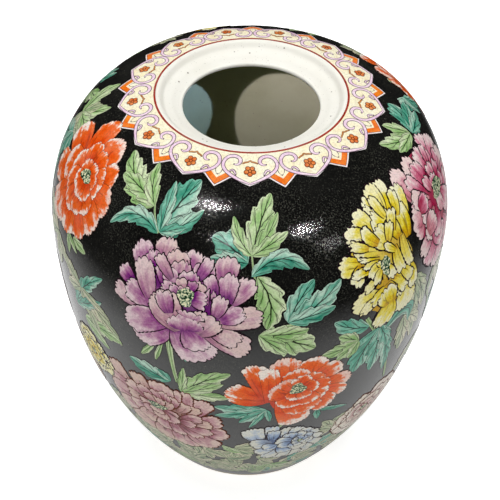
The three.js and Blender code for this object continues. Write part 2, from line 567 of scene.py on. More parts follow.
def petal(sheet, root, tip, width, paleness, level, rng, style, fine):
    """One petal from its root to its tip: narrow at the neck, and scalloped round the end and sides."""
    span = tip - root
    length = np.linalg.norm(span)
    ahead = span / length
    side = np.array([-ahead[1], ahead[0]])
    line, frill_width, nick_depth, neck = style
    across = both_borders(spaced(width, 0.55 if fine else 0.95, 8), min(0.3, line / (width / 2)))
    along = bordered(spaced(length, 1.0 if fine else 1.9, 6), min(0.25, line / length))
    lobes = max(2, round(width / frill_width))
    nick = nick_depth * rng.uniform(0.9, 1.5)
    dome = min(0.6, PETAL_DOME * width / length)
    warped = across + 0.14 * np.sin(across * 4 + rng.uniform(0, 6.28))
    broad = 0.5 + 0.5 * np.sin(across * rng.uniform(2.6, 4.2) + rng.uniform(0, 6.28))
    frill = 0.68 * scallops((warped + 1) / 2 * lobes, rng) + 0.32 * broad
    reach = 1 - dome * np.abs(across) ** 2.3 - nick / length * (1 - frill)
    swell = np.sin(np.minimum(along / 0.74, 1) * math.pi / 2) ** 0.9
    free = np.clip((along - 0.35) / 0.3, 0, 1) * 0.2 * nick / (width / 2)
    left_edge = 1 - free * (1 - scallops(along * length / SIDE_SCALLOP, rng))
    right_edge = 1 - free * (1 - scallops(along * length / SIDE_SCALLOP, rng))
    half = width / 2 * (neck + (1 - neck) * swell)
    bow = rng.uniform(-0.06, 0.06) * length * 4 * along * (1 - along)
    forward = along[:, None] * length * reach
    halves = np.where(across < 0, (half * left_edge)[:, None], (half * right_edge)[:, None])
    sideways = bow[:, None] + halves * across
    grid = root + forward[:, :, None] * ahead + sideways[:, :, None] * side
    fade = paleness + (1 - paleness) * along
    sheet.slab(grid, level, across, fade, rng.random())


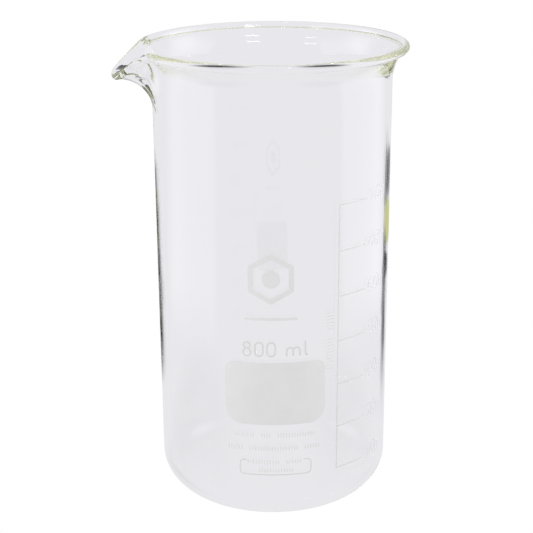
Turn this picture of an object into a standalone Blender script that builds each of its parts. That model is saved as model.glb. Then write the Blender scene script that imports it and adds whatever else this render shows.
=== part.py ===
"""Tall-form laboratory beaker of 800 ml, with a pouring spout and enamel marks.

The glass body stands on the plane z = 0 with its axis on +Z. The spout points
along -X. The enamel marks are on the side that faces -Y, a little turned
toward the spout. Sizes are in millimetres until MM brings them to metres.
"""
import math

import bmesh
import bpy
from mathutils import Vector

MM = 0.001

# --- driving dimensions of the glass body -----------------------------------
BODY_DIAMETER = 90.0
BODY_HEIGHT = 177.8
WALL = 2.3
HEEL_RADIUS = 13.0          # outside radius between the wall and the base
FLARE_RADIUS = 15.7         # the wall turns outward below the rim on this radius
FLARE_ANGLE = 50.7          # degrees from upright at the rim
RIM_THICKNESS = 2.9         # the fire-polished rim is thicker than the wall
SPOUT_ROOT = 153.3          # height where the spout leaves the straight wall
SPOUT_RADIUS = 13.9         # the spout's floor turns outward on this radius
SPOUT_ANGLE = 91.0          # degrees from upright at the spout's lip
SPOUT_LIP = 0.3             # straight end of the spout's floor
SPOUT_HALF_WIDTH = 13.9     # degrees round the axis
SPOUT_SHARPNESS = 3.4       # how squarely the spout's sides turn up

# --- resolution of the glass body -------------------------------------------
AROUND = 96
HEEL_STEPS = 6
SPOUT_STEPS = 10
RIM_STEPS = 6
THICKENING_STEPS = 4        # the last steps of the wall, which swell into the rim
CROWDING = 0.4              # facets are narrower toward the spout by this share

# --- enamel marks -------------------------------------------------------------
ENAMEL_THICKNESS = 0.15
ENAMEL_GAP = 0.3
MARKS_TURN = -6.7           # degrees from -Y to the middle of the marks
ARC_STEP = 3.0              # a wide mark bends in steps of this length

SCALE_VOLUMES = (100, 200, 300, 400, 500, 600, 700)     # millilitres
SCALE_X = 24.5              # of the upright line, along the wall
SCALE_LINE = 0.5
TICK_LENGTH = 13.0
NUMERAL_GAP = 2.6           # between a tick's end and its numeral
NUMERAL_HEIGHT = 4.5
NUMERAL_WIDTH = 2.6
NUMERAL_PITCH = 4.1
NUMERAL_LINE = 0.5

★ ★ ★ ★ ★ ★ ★

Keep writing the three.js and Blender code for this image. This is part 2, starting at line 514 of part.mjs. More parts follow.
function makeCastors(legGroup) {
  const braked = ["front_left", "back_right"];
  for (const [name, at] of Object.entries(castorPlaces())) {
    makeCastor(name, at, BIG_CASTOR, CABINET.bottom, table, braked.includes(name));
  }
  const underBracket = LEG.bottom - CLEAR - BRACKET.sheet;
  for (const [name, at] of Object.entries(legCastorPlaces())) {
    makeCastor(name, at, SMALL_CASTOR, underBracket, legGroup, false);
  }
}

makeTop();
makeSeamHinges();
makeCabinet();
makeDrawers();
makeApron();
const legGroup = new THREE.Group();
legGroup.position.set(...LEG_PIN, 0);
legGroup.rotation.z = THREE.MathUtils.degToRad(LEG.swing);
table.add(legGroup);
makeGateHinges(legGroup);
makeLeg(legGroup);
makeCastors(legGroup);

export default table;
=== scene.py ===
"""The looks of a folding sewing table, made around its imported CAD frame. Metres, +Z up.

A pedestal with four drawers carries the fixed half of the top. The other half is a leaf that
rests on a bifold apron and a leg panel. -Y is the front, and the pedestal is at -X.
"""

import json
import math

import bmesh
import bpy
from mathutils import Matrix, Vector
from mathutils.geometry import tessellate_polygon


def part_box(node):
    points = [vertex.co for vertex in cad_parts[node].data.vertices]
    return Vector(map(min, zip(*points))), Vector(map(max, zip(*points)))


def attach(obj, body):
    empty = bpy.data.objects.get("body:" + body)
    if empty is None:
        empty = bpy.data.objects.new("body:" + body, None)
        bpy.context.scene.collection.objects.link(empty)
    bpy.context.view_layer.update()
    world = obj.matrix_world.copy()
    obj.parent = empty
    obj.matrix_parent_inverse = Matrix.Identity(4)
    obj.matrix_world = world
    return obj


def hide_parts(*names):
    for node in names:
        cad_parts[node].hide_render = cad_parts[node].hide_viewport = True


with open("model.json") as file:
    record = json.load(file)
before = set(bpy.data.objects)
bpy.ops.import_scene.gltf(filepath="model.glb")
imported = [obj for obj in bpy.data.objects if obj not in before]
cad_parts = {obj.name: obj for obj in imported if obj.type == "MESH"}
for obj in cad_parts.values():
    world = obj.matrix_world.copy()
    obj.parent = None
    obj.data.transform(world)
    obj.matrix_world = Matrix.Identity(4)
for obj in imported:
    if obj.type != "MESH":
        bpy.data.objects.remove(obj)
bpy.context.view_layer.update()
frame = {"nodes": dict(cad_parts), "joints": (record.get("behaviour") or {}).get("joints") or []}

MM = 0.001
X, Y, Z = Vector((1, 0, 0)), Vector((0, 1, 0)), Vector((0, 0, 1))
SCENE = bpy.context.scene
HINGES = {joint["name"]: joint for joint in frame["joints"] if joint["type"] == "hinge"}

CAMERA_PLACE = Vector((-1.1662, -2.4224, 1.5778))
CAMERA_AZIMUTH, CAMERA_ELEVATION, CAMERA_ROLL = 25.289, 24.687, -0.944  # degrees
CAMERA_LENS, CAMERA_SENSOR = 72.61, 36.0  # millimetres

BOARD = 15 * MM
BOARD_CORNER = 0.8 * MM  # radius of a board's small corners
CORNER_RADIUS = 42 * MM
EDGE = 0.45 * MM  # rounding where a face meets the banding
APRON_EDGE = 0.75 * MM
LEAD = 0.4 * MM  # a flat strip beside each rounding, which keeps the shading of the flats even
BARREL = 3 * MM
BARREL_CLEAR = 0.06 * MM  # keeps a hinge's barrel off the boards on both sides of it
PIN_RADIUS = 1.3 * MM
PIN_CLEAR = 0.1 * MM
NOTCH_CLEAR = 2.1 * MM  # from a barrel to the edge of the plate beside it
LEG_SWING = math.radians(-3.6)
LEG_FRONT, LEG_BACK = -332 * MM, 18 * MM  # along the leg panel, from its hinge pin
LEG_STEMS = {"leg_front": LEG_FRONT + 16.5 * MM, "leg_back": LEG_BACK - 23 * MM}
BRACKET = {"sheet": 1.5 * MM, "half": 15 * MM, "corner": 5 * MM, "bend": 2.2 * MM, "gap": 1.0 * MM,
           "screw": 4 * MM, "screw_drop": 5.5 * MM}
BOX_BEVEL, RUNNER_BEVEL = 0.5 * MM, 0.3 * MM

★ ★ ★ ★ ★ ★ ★

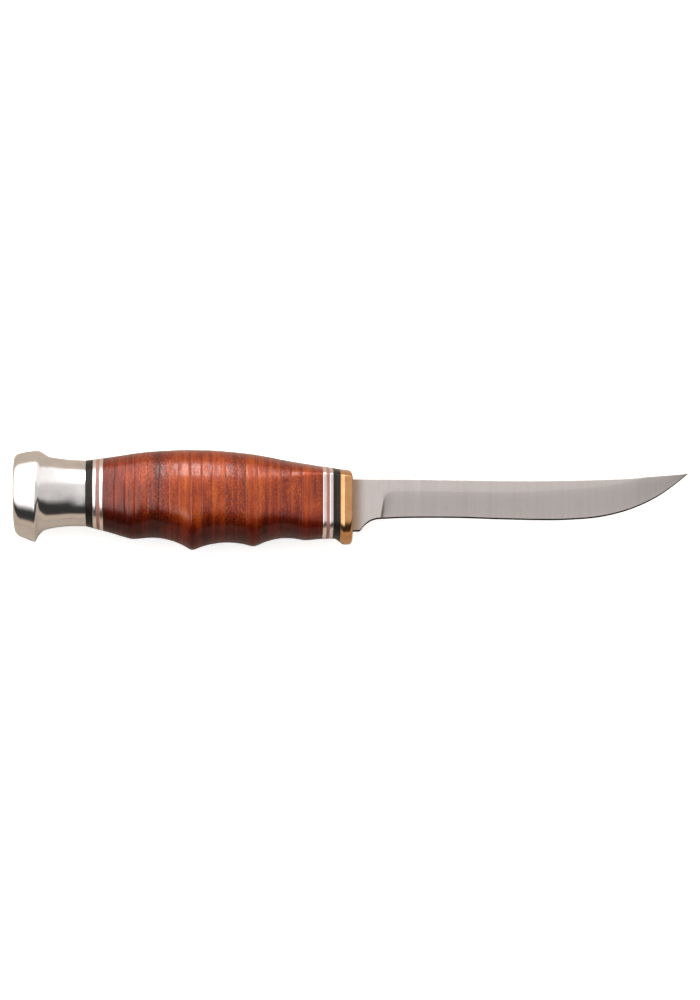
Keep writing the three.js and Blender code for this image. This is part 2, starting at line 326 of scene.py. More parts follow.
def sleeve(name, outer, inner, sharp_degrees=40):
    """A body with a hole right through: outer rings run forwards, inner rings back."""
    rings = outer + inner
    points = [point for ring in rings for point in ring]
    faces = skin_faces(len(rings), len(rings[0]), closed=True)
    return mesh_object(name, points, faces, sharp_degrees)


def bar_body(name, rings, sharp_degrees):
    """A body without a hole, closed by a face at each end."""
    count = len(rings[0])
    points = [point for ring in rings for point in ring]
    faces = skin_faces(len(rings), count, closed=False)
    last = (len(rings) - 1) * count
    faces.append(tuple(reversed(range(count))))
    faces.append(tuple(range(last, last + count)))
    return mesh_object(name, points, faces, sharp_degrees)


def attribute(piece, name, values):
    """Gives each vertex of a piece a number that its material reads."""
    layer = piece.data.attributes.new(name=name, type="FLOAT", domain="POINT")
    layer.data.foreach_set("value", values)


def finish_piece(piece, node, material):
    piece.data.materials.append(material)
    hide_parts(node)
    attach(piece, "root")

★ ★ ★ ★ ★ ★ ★

YOUR TASK -
Only the number is wanted: how many lines in the data include the string "update"?

FULL SOLUTION -
2